We had to bring out the “big guns”. It was time to turn on our AC. The last time we used it was in October, 2013 when we were in Death Valley. It does a fine job in cooling off the limited living space in our RV. In reality, this AC unit could easily chill the interior of a Greyhound bus. Soon, I could see my breath. An hour later, my core body temperature was down enough to consider turning the thing off. We did and were stunned at how we had been shouting at each other over the noise from the fan. There is no Low/Medium/High setting. It was ON or OFF. The neighbors probably thought the Yanks were having a tiff. It would have been a logical guess–scenic traveling can be stressful.
I looked up at my indoor/outdoor thermometer (digital) that I mounted with velcro to the wall above my head. It was late at night–the temperature was supposed to go down after the sun set. But, I noticed the indoor temperature was 1.6 degrees warmer than the outdoor temperature. It must need new batteries.
Then the real heartbreak. I had been staring at a blank wall when I would lay down to read or play Scrabble. It’s an empty space above the window where my feet are during the night. I had plans to make that wall my (our) Postcard Wall Of Memories. I was going to put up a typical postcard from all the interesting places we visiting on this road trip. It would be a visual reminder of favorite places, fond memories. My first card was a sepia toned photo of the Chrysler Building at night. It’s a famous photograph. I put a long strip of double-sided tape on the back. I found it two days out of New York City–sitting at the foot of the bed. It fell off. The second card what called “Rainbow Row”. It was a beautiful color picture of the amazing houses in Charleston, SC. It stayed on the wall.

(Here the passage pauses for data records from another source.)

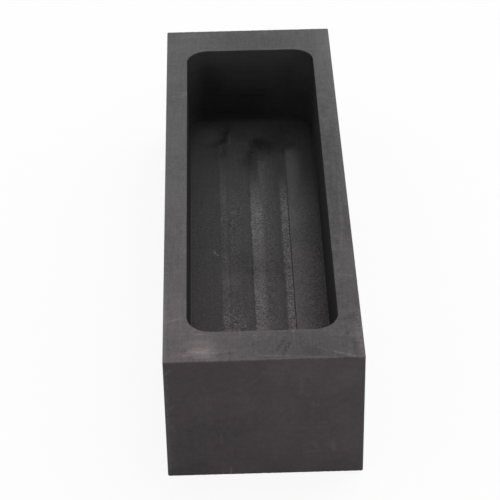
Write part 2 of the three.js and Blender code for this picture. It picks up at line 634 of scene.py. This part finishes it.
def place(name, vector, sockets):
    """The outputs of a node group that is used at a vector, with values of its own. The group
    itself is made on its first use."""
    group = bpy.data.node_groups.get(name) or node_group(name)
    return put("ShaderNodeGroup", {"Vector": vector, **sockets}, node_tree=group).outputs


def tool_lines(vector, stretch, width):
    """Tool marks as a value from 0 to 1."""
    return place("tool_lines", vector, {"Stretch": stretch, "Line Width": width})["Lines"]


def edge_distance(vector, half_width, half_length, radius):
    """How far outside the outline of the block or of its pocket a point is."""
    sockets = {"Half Size": (half_width, half_length, 0.0), "Radius": radius}
    return place("edge_distance", vector, sockets)["Distance"]


def shaded(base, warmth, vector, factor):
    """A colour made darker or lighter by a factor that varies over the surface, and warmer
    towards the near end: base * (1 + warmth * nearness) * factor."""
    nearness = falling(axes(vector)["Y"], -62.0 * MM, 30.0 * MM)
    extra = [part * more for part, more in zip(base, warmth)]
    tinted = vectors("MULTIPLY_ADD", nearness, extra, tuple(base))
    return vectors("SCALE", tinted, Scale=factor)


def weighted(terms):
    """One plus the sum of weight * (value - middle) over the terms."""
    total = 1.0 - sum(weight * middle for _, weight, middle in terms)
    for value, weight, _ in terms:
        total = maths("MULTIPLY_ADD", value, weight, total)
    return total


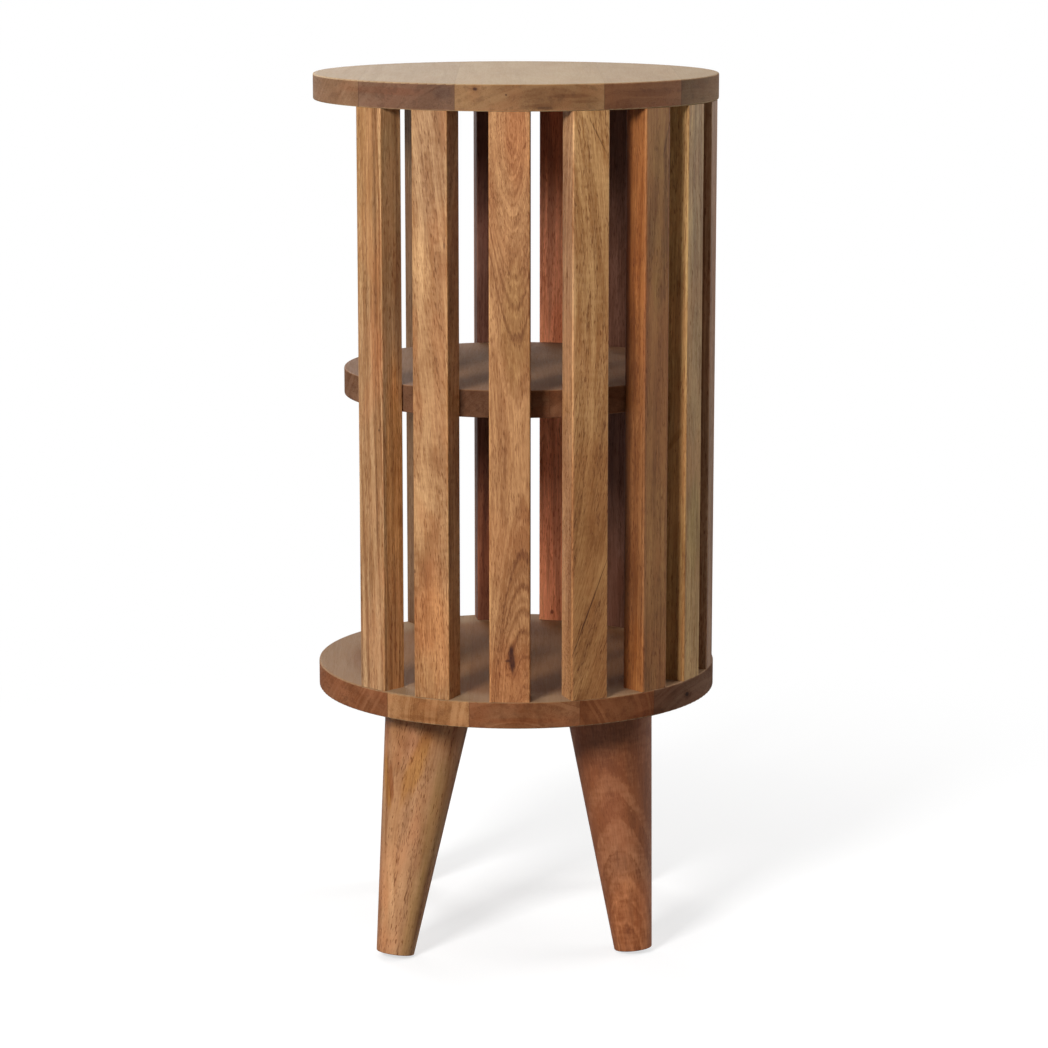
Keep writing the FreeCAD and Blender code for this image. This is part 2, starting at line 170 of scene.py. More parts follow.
WOOD_SOCKETS = {
    ("INPUT", "NodeSocketVector"): ("Vector", "Pith", "Lean", "Bow"),
    ("INPUT", "NodeSocketColor"): ("Pale", "Deep", "Vein", "Blush"),
    ("INPUT", "NodeSocketFloat"): (
        "Seed", "Ring", "Wander", "Rings", "Veins", "Blushes", "Fibre", "Pores", "Ripple"),
    ("OUTPUT", "NodeSocketColor"): ("Color",),
    ("OUTPUT", "NodeSocketFloat"): ("Roughness", "Height", "Radius"),
}


class Feature(NamedTuple):
    """A pattern in the wood: its size across and along the grain, in millimetres, and its noise.

    The noise between low and high is stretched to 0..1.
    """
    across: float
    along: float
    detail: float = 2.0
    roughness: float = 0.5
    low: float = 0.34
    high: float = 0.66


SLOW_BEND = Feature(45.0, 170.0, detail=1.0)            # the grain strays over a hand's length
QUICK_BEND = Feature(9.0, 40.0)                         # and over a finger's
FRAY = Feature(1.6, 7.0)                                # the rough outline of a growth ring
LINE_BREAK = Feature(12.0, 50.0, low=0.35, high=0.62)   # where a ring's dark line fades
STRIPE = Feature(4.0, 150.0)
STRAND = Feature(1.2, 26.0, detail=3.0)
FLECK = Feature(0.9, 5.0)
HAIR = Feature(0.5, 9.0, detail=1.0, low=0.30, high=0.70)
PORE = Feature(0.65, 5.5, detail=1.0, roughness=0.4)
PORE_CROWD = Feature(6.0, 45.0, detail=1.0, low=0.42, high=0.78)    # where pores stand close
RIPPLE = Feature(9.0, 3.2)                              # short bands across the grain
PATCH = Feature(24.0, 70.0, detail=3.0)                 # darker and paler areas
BLUSH = Feature(22.0, 60.0, low=0.46, high=0.62)        # areas of another hue
VEIN = Feature(5.0, 200.0, detail=3.0, roughness=0.62, low=0.58, high=0.74)     # long and dark

NOISE_MIDDLE = 0.5
SEED_STEP = (131.0, 71.0, 37.0)     # how far a seed of 1 moves the noise
QUICK_SHARE = 0.16                  # of Wander, for the quick bends
FRAY_DEPTH = 0.9                    # millimetres

# The rings' noise runs across them.  Bands are its high parts, and a line is where it
# crosses its middle.
RING_CHANGE = 420.0                 # millimetres along the grain over which the rings change
RING_BANDS = (0.34, 0.66)
RING_LINE = (0.11, 0.01)            # distances from the middle: where a line starts and is whole
BROKEN_LINE = 0.25                  # strength of a line where it fades
WIDE_RINGS = 0.23                   # a wide band spans 1 / 0.23, so about four, rings
WIDE_BANDS = (0.36, 0.64)

# Pores are the highest parts of their noise.
SPARSE_LIMIT, CROWDED_LIMIT = 0.66, 0.55
PORE_EDGE = 0.10
BAND_PORES = 0.25                   # how much the bands crowd the pores

# How much each feature adds to the depth of the brown.
WIDE_SHARE, BAND_SHARE, LINE_SHARE = 0.26, 0.30, 0.50
FLECK_SHARE, STRAND_SHARE, STRIPE_SHARE = 0.26, 0.34, 0.22
PATCH_SHARE = 0.40
PLAIN_DEPTH = 0.09                  # the depth where nothing darkens the wood
PLAIN_FIBRE = 0.41                  # the sum of the fibres that leaves it as it is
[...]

We were both up early so we could enjoy the cool morning air. After that twenty-five minutes was over, Mariam had to find a shady place to use her laptop (she works three days a week and all her business can be done with emails and phone calls). She had a nice shady spot in front of the camper. The mid-morning sun was getting serious so I had to seek out some shade so I could write in my journal and read a few chapters of a very thick book.
I found a place of shade provided by the middle tree of trio of palms in “our” yard. Or, someone’s yard. I put my chair in place and settled in. Then, seven minutes later, I had to shift my chair. The sun moves across the sky just like at home–in the North Country.
Later, in the afternoon, Mariam had moved her “office” to the breezeway, which is a common room open to the breezes. So, if the air ever did move, there would be a breeze. I came prepared to use the pool. I went into the gate and was confronted by about twenty elderly people taking half the pool to play volleyball. I looked around and counted the number of people in the water, those playing the game those just treading away in the deep end. There were twenty-seven. I made a fair estimate of their average ages and decided that 71 was an appropriate assumption. Not counting me (I was about to be the twenty-eight), the aggregate age of the pool population was 1,917 years. Calendar-wise, that goes back to the beginnings of the major religions. That made me take a step back. I prayed that I would skew that number by a few months. This pool needed it.
After a few laps, I retired to my lounging chair to watch my sand dry in the sun. Don’t ask. It’s a long story and another blog. If you must know why I have a zip-lock bag of damp sand, send me a message or email and I will tell you the whole truth).
Back at our site, which is #143, in case you were starting your holiday shopping early, I noticed a tree about thirty feet from the front of the R-pod. It’s too perfect. I have strong suspicions that it’s a cell phone tower like the kind they use when local populations force Verizon to make things look “natural”. I think this helps to explain the constant vertigo I’ve been feeling since we left Rainbow Lake. Maybe I should do a Google search for a local Pilates Class for Seniors.
So, what have I learned in my first day and a half at the place where we will celebrate New Years Eve ’15?
I was quick to notice how ubiquitous the golf cart is to the folks who stay here year after year. They are everywhere. And, I think that is very understandable and hip in a way. They are quiet, non-polluting, and can get you to the pool in just a few minutes.
Then there was the warning we were given about the picturesque pond just beyond the tennis courts. The woman who checked us in said that we can’t swim there.
I asked why.
She said something about alligators, two of them, who live in the pond. At least that’s what I think she said.
We’ve been in Florida now for four days. I’m pretty sure I heard correctly. After all, the northern end of the Everglades are a mere one hour drive away.
While I’m here, I fully intend to obey all signs say: No Swimming.
The crickets are chirping in the foliage and the cars speed by on the highway to and from Sanibel Island.